• Task details: From the first line of the data below, repeat each line exactly until you reach the line with "plant.add(meshOf('potting_mix', buildSoil(), FINISH.soil));"; include that line too.

• Provided data:
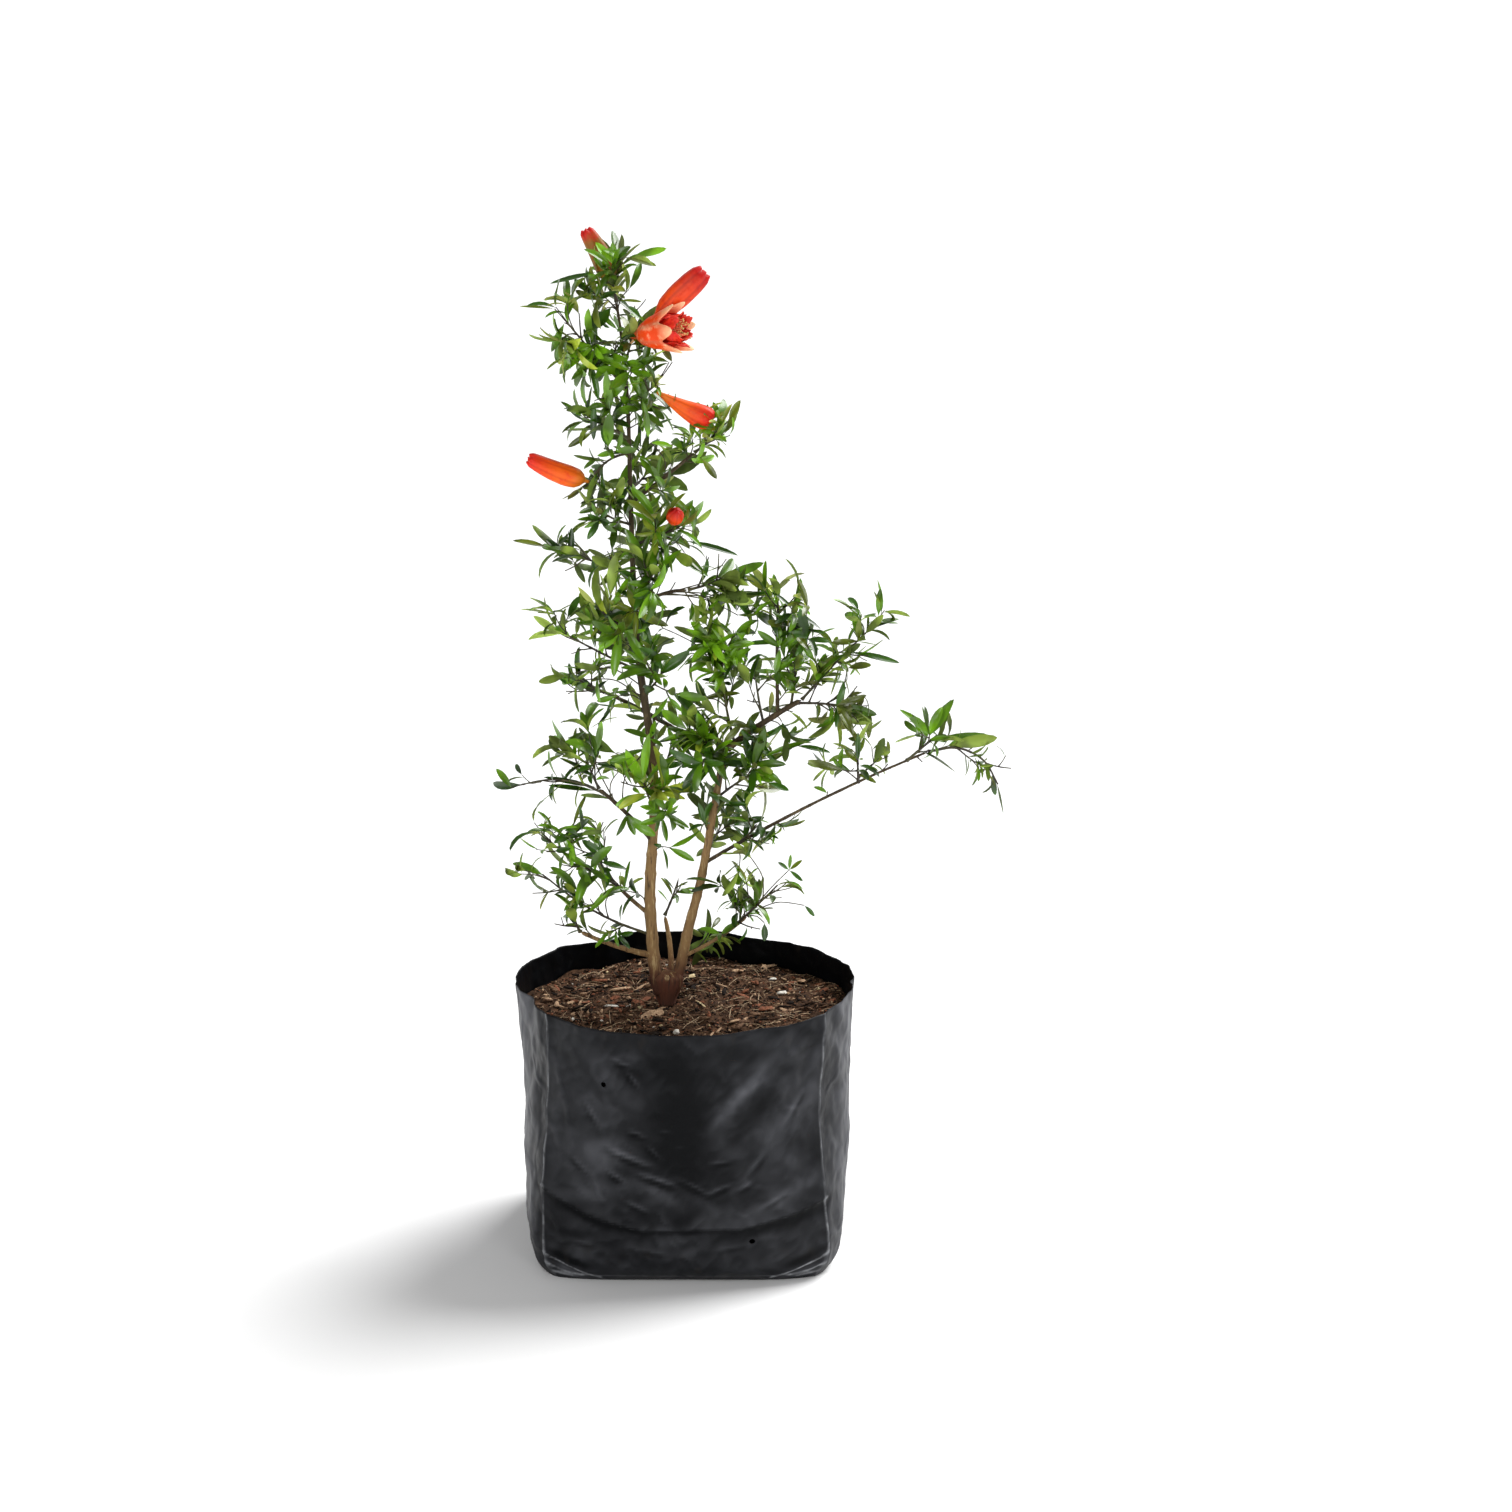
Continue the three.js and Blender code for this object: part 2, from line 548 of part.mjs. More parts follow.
// ---------------------------------------------------------------- assembly

const plant = new THREE.Group();
const routes = {};                           // route of every stem and bough by name
const radii = {};
const solids = {};

plant.add(meshOf('nursery_bag', buildBag(), FINISH.bag));
plant.add(meshOf('potting_mix', buildSoil(), FINISH.soil));

for (const [name, row] of Object.entries(STEMS)) {
  routes[name] = stemRoute(row.through, 2);
  radii[name] = row;
}
const limb = (name, grow = 0) => {
  const { butt, tip, sides = 6 } = radii[name];
  return limbSolid(routes[name], butt, tip, sides, STEMS[name] ? routes[name].length - 1 : LIMB_STEPS, grow);
};
const trunk = rootCrown().add(limb('trunk'));
const grownTrunk = () => rootCrown(GAP).add(limb('trunk', GAP));
solids.trunk = trunk;
solids.right_stem = mainBody(limb('right_stem').subtract(grownTrunk()));
solids.inner_stem = mainBody(limb('inner_stem').subtract(grownTrunk()).subtract(limb('right_stem', GAP)));

const grownLimb = (name) => (name === 'trunk' ? grownTrunk() : limb(name, GAP));
for (const [name, row] of Object.entries(BOUGHS)) {
  routes[name] = arcRoute(along(routes[row.on], row.at).point, row, LIMB_STEPS);
  radii[name] = row;
  solids[name] = mainBody(limb(name).subtract(grownLimb(row.on)));
}
for (const [name, shape] of Object.entries(solids)) plant.add(meshOf(name, shape, FINISH.bark));

const grown = {};
Object.entries(SPRAYS).forEach(([name, row], index) => {
  grown[name] = growSpray(row, index + 1, along(routes[row.on], row.at).point);
});

// A point lies in a spray's space when no other spray's twig is nearer, no limb is touched,
// and it is clear of the bag and the potting mix.
function spaceOf(name) {
  const own = grown[name].leafy;
  const others = Object.entries(grown).filter(([other]) => other !== name).map(([, other]) => other);
  return (point) => {
    const reach = Math.hypot(point.x, point.y);
    if (point.z < (reach > MOUTH_RADIUS - 8 ? BAG_HEIGHT + 3 : SOIL_TOP + 4)) return false;
    for (const [limbName, { butt, tip }] of Object.entries(radii)) {
      if (distanceToRoute(point, routes[limbName], butt, tip) < LIMB_MARGIN) return false;
    }
    const near = distanceToRoute(point, own) + SPACE_MARGIN;
    return others.every(({ route, leafy }) => distanceToRoute(point, leafy) > near
      && distanceToRoute(point, route, TWIG_BUTT, TWIG_TIP) > TWIG_MARGIN);
  };
}

for (const [name, row] of Object.entries(SPRAYS)) {
  const bearing = { ...row, blossom: BLOSSOM[name] ?? [] };
  const shape = buildSpray(bearing, grown[name], spaceOf(name), grownLimb(row.on));
  plant.add(meshOf(name, shape, FINISH.foliage));
}

export default plant;
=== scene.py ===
"""Young dwarf pomegranate in a black film nursery bag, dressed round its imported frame.

Sizes and rows are in millimetres and degrees, in the frame's own axes: +Z up, +X to the right
of the front view, the origin under the middle of the bag. Meshes are written in metres.
"""

import logging
import math
from dataclasses import dataclass, field
from enum import Enum
from typing import Callable, Iterable, Sequence

import bmesh
import bpy
import numpy as np
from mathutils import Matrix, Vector, noise

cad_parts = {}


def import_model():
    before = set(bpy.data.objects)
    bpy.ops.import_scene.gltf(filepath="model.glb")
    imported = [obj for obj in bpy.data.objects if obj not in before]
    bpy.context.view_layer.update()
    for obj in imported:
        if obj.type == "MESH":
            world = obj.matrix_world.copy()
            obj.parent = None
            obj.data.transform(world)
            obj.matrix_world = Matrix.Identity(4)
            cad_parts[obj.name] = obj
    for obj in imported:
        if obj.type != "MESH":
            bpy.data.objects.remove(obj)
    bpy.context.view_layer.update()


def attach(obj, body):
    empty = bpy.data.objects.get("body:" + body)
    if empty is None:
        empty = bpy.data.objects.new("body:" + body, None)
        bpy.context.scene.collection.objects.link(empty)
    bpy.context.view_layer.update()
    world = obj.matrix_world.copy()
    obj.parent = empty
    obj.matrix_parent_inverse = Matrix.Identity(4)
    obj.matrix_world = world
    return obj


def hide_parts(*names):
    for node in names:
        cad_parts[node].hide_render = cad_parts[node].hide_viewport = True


LOG = logging.getLogger("pomegranate")

MM = 0.001
BODY = "root"
Z_AXIS = Vector((0.0, 0.0, 1.0))
GOLDEN_ANGLE = 137.5
VIEW_DIP = 14.2
VIEW_CENTRE = 330.0
VIEW_ACROSS = 46.5
VIEW_REACH = 2160.0
CLEARING_LAP = 0.5
BED_TOP = 162.0
LEAF_SEEDS = 4000
FINER_SEEDS = 8000
SPUR_SEEDS = 12000
TUFT_SEEDS = 14000
LONE_SEED = 16000

Colour = tuple[float, float, float, float]
Place = Callable[[np.ndarray, np.ndarray], np.ndarray]


def paint(red: float, green: float, blue: float) -> Colour:
    """Turns a screen colour from 0 to 255 into the linear colour that a shader takes."""
    linear = []
    for channel in (red, green, blue):
        c = channel / 255
        linear.append(c / 12.92 if c <= 0.04045 else ((c + 0.055) / 1.055) ** 2.4)
    return (*linear, 1.0)


# ------------------------------------------------------------------ draws and directions


class DrawStream:
    """A repeatable stream of numbers from 0 to 1 (multiplicative congruential rule)."""

    MODULUS = 2147483647
    FACTOR = 48271

    def __init__(self, seed: int) -> None:
        """Starts the stream of one seed."""
        self.state = (seed * 7919 + 12345) % self.MODULUS

    def __call__(self) -> float:
        """Returns the next number."""
        self.state = self.state * self.FACTOR % self.MODULUS
        return self.state / self.MODULUS

    def between(self, low: float, high: float) -> float:
        """Returns the next number, carried onto a range."""
        return low + (high - low) * self()


def direction(heading: float, rise: float) -> Vector:
    """Returns the unit vector of a compass heading and a rise above level, in degrees."""
    a = math.radians(heading)
    e = math.radians(rise)
    return Vector((math.cos(a) * math.cos(e), math.sin(a) * math.cos(e), math.sin(e)))


def frame_of(ahead: Vector) -> tuple[Vector, Vector]:
    """Returns two unit vectors square to a direction and to each other."""
    side = ahead.cross(Z_AXIS)
    if side.length < 0.05:
        side = Vector((1.0, 0.0, 0.0))
    side.normalize()
    return side, side.cross(ahead).normalized()


def lean(ahead: Vector, splay: float, turn: float) -> Vector:
    """Returns the unit vector that leans from another one.

    Args:
        ahead: the direction it leans from.
        splay: how far it leans, in degrees.
        turn: the side it leans to, in degrees about `ahead`.
    """
    side, over = frame_of(ahead)
    s = math.radians(splay)
    r = math.radians(turn)
    leaning = ahead * math.cos(s) + side * (math.sin(s) * math.cos(r))
    return (leaning + over * (math.sin(s) * math.sin(r))).normalized()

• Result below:
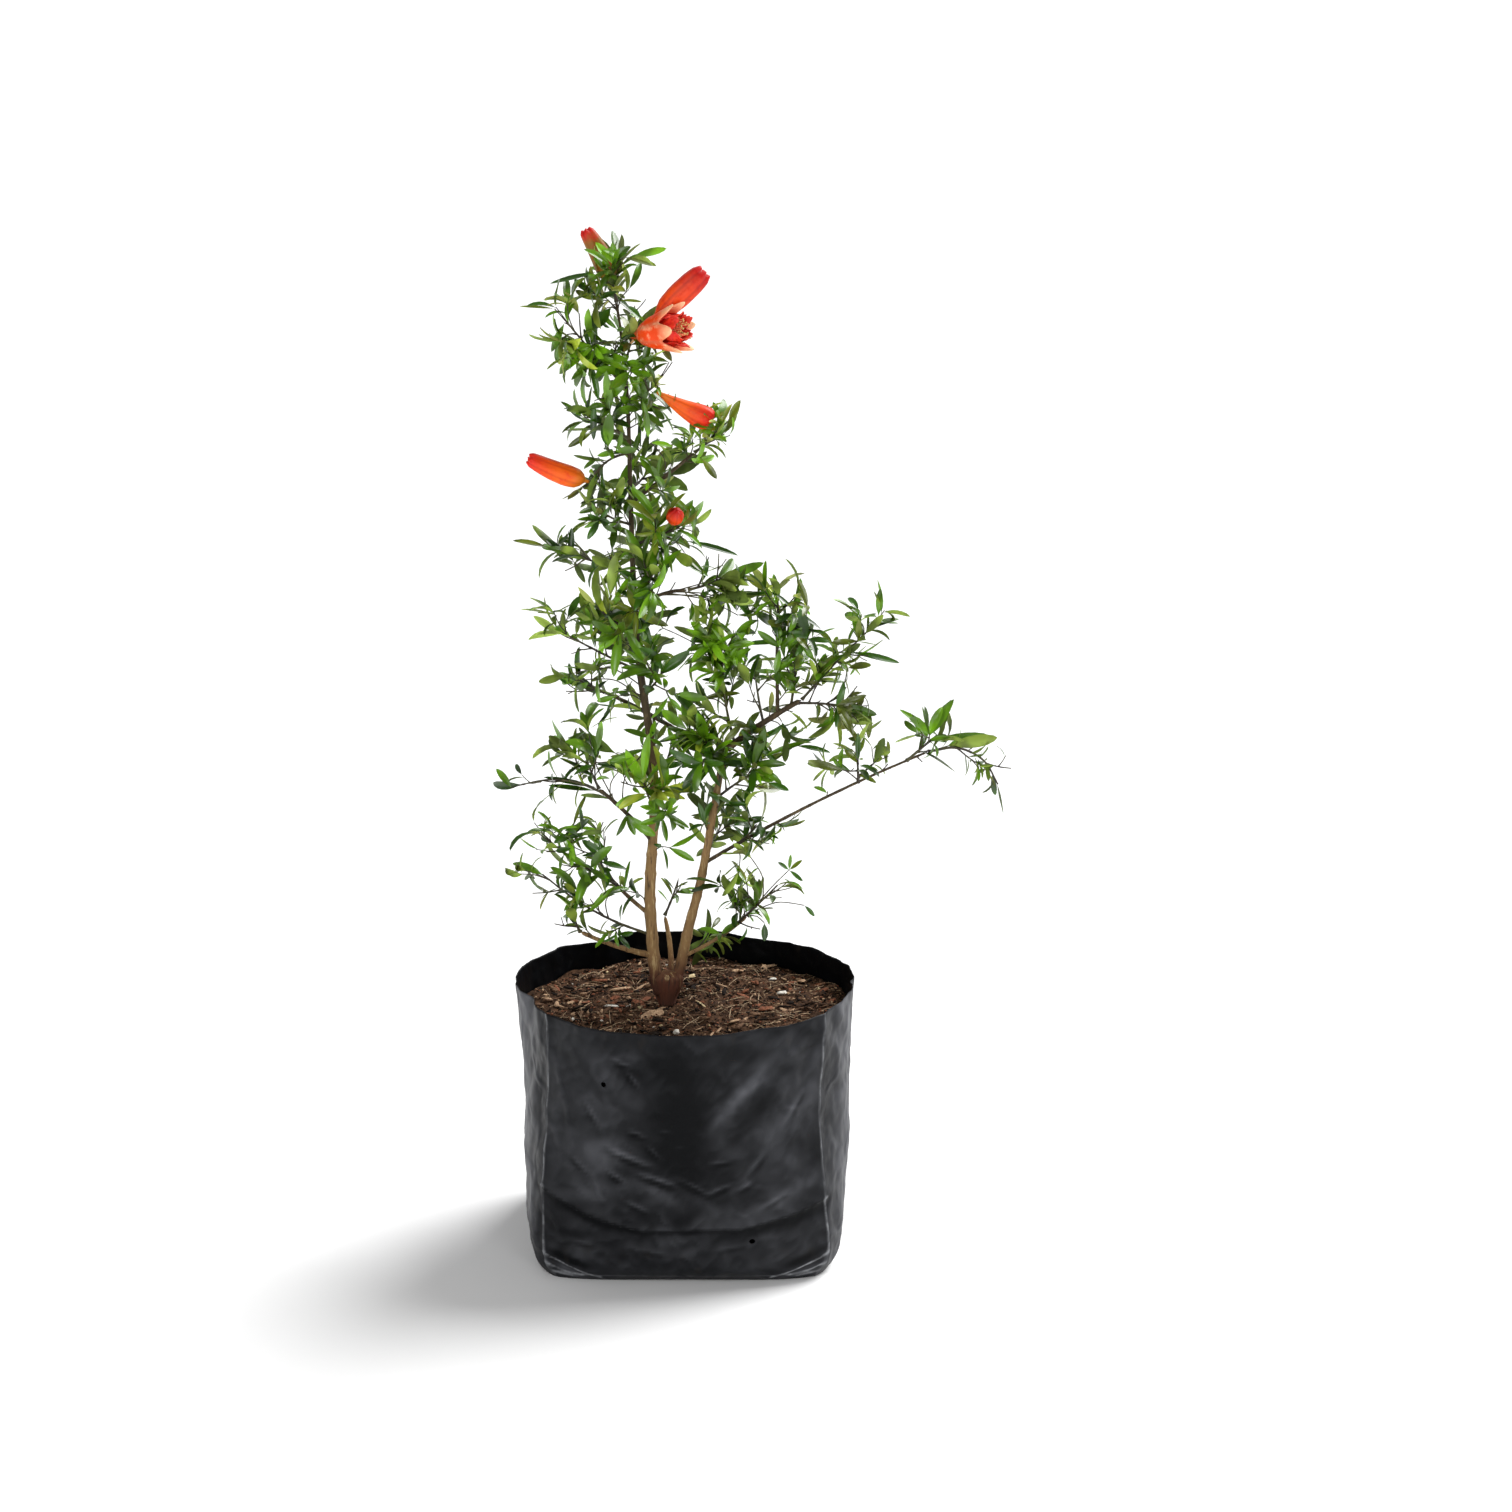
Continue the three.js and Blender code for this object: part 2, from line 548 of part.mjs. More parts follow.
// ---------------------------------------------------------------- assembly

const plant = new THREE.Group();
const routes = {};                           // route of every stem and bough by name
const radii = {};
const solids = {};

plant.add(meshOf('nursery_bag', buildBag(), FINISH.bag));
plant.add(meshOf('potting_mix', buildSoil(), FINISH.soil));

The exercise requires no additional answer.